Поезд пришел в полдень. Ивана Широкова никто не встречал, он умышленно не послал телеграммы.

От станции до Рабочего поселка ходил автобус, но Иван не хотел, чтобы о его приезде узнали. Он подождал, пока автобус отъехал, и подошел к стоявшему у станции грузовику.

- До Рабочего не подкинете?

Шофер оглядел его, почесал затылок:

- Не совсем по пути. Ладно, лезь. Чемодан брось в кузов.

- Спасибо.

Закинув чемодан в кузов, Широков влез в кабину. Шофер, освобождая ему место, взял с сиденья пиджак и небрежно сунул его под себя.

- На побывку? - спросил он, когда машина тронулась.

- На побывку.

- А я, брат, в пехоте три года оттопал.

- Служба везде служба.

- У вас-то, на флоте, поди, потяжелей.

- Всяко бывает.

- А я моря боюсь.
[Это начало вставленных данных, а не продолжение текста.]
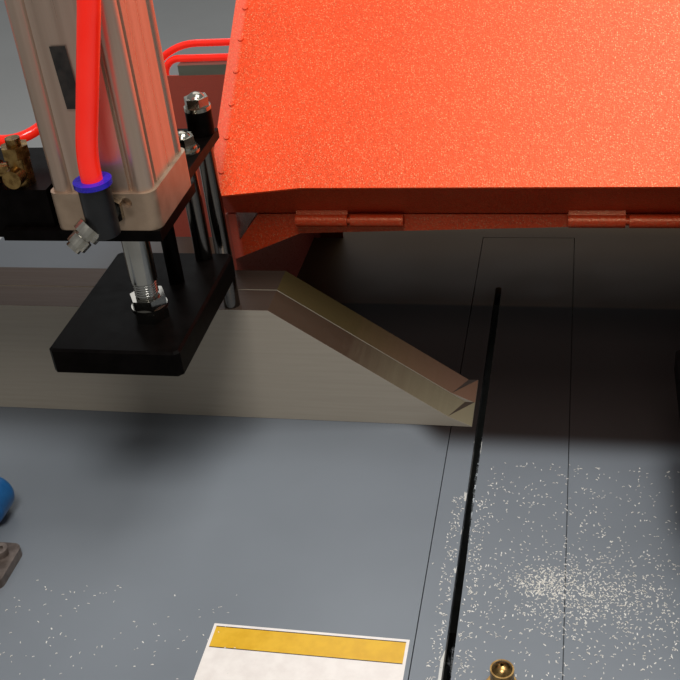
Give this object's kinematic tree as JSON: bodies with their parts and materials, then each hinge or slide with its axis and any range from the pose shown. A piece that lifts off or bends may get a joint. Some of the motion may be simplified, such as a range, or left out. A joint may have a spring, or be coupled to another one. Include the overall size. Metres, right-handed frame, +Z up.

На земле оно как-то сподручней. Ездил я раз на пароходе от Одессы до Ялты - всю душу вывернуло наизнанку, как пустой карман.

"Ездил! Небось специально так сказал, знает, что на корабле ходят". Широкова раздражала словоохотливость шофера. Он мешал матросу думать. Видимо почувствовав это, шофер умолк.

Дома была одна мать. Она мыла на кухне посуду, когда Иван вошел.

- Кто там?

- Это я, мама.

- Ой, никак, Ванюшка! - Аграфена Степановна выбежала навстречу, всплеснула руками. - Сынок! - Она обняла его, поцеловала и заплакала: Радость-то какая! Да чего же ты телеграмму-то не отбил? Я тебе сейчас пирожков напеку, с ливером. Ты иди-ка посиди со мной.

Дома! Все здесь было знакомо, все радовало Ивана. И все же в доме не хватало Гали. Он умышленно не спрашивал о ней мать. Но Аграфена Степановна сама заговорила:

- Что же о Галине-то не спросишь?

- А что спрашивать? Ты все написала.

- Ой, сынок, боюсь не будет у вас жизни. И если рвать, то рвать сразу, незачем терзаться понапрасну.